WASHINGTON – U.S. cyber defenses are “purely defensive” and “way too predictable,” according to Vice Chairman of the Joint Chiefs of Staff Gen. James Cartwright. By doing little more than patching up vulnerabilities after each attack, the U.S. is spending too much money and doing nothing to hit back at its attackers, he charged on Thursday.
“We’ve got to change that right now,” Cartwright told reporters, just hours before the long-awaited 1 p.m. release of the DOD cyber strategy. “We’re on a path that is too predictable, way too predictable. It’s purely defensive; there is no penalty for attacking right now.”
One of the continuing questions of the slowly developing U.S. cybersecurity plan is whether federal agencies like the Defense Department, Department of Homeland Security or other intelligence agencies would – or could, legally – conduct their own offensive cyberattacks to keep threats at bay inside and outside of U.S. borders.
In strong remarks, Cartwright decried what he called “the Maginot Line approach.”
“If it’s OK to attack me, and I’m not going to do anything other than improve my defense every time you attack me, it’s going to very difficult to come up with a coherent strategy,” he said. “But up until now, that has really been the focus -- probably 90 percent thinking about how to build the next best firewall, and 10 percent thinking about what we might do to keep them from attacking us.”
Cartwright said he was not referring to “kinetic” responses -- lethal combat force -- to cyberattackers.
The global, split-second nature of cyberattacks requires partnering with other nations, he said, but did not elaborate.

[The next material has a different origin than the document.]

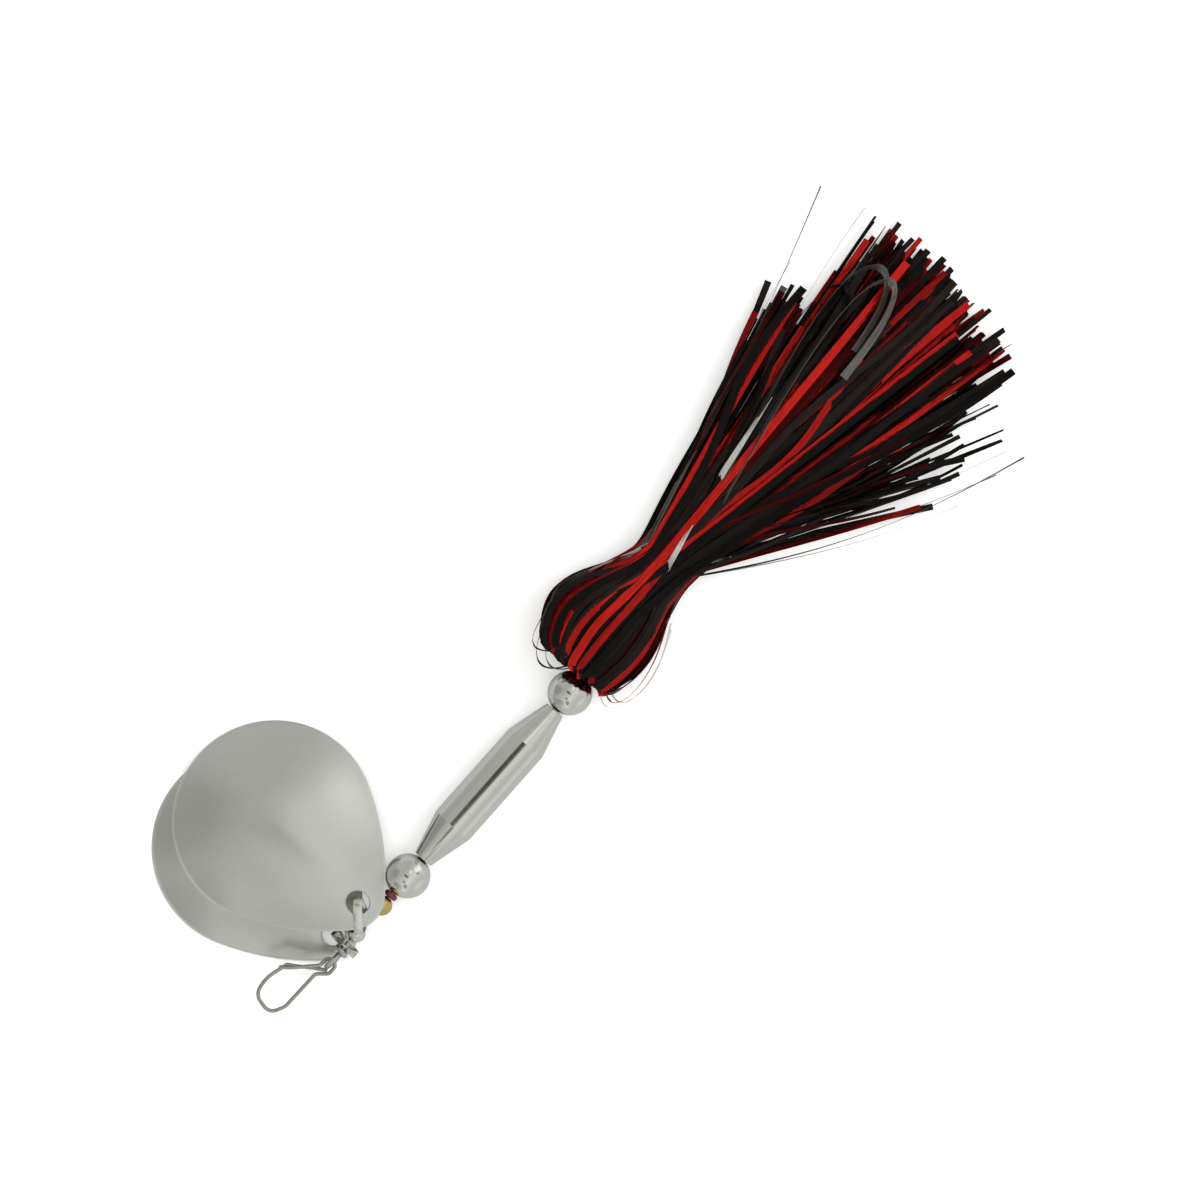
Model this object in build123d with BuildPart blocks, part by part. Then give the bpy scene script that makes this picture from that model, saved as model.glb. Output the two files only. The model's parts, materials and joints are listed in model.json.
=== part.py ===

Determining partnerships with other U.S. agencies, however, has been more difficult.
“How do you do it in such a way the checks and balances between cabinet agencies that we have today -- that has been a lot harder struggle.”
Eyeing budget talks dominating Washington, Cartwright said DOD must get off a defensive crouch to save money.
“It’s a horrible business case for the nation, at large, because it’s costs us more. Every time somebody spends a couple hundred dollars to build a virus, we’ve got to spend millions. So we’re on the wrong side of that, we’ve got to change that around,” he said.
Deputy Secretary of Defense William Lynn is scheduled to reveal the Pentagon’s cyber strategy at 1 p.m. at National Defense University.